Il s’en est rendu compte en audience. On ne peut pas dire que les bras lui en sont tombés, mais en tout cas, ses épaules se sont affaissées. Surtout, lorsque le procureur a requis 8 ans de réclusion, alors qu’il espérait manifestement s’en tirer avec environ 5.
Le verdict n’est pas encore tombé. Le Tribunal cogite.
Nous serons fixés lundi…
Bon Confrère Faire,
Concernant les excuses, je constate que les Tribunaux sont très chatouilleux sur les excuses. C’est vrai. Mais pourquoi un Tribunal ne s’excuse jamais. Par exemples il a une heure de retard, il oublié de convoquer un interprète, l’un des pots de fleurs a oublié l’audience, ou qu’un autre pot de fleur a oublié qu’il avait sauté une des parties au procès, ou surtout lorsque le Tribunal supérieur trouve que le jugement a été franchement bâclé.
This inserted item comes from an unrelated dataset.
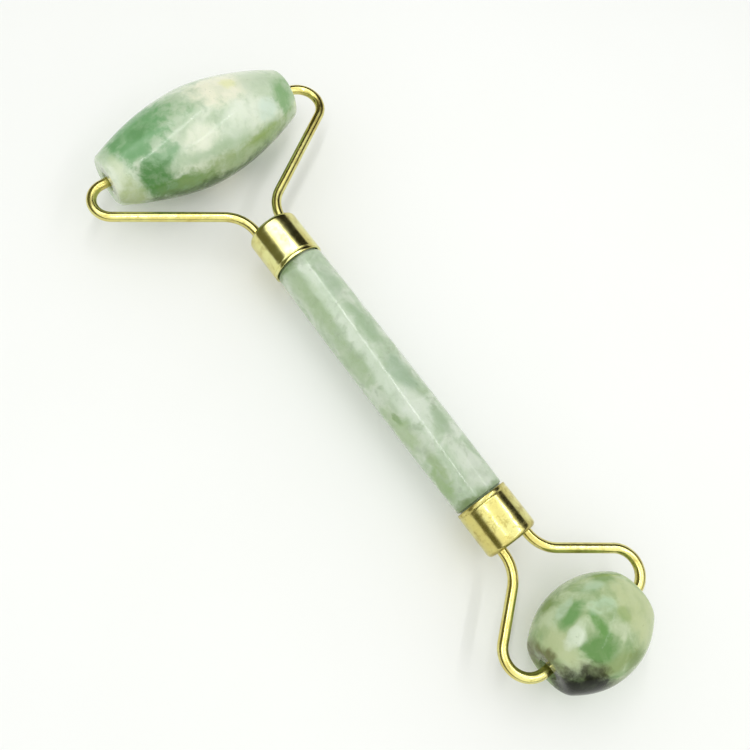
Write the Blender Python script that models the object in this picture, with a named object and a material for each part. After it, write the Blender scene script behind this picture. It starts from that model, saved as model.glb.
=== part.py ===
"""Two-ended stone face roller: a stone handle with a brass ferrule and a wire fork at each end.

Each fork is one bent brass wire whose two free ends are the axle stubs of a drilled stone
roller. The assembly is drawn with the handle along X and both axles along Y, and it lies on
its two rollers: the whole of it leans a third of a degree, because the rollers differ in size.
Run with: blender --background --python part.py
"""
import math

import bmesh
import bpy
from mathutils import Vector

MM = 0.001

# Handle: a slim stone barrel with a reduced spigot at each end
HANDLE_LENGTH = 60.7 * MM            # seen between the two ferrules
HANDLE_END_RADIUS = 5.3 * MM
HANDLE_SWELL = 0.21 * MM             # how much the middle is fatter than the ends
HANDLE_EDGE = 0.25 * MM
SPIGOT_RADIUS = 4.85 * MM
SPIGOT_LENGTH = 3.7 * MM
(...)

Ne dit-on pas que charité bien appliquée commence par soi-même.
Une brave secrétaire qui avait travaillé pendant 10 ans dans un tribunal disait avec beaucoup de raison que l’on n’a plus de magistrat, on n’a que des fonctionnaires.
On parle du respect que le justiciable doit au Tribunal, mais le respect ça se mérite quand il est imposé par la force, ça peut marcher, mais tout le monde rigole quand le dictateur tombe de son siège.
Donc je souhaite une bonne journée au plus lettré des cogiteurs confrères.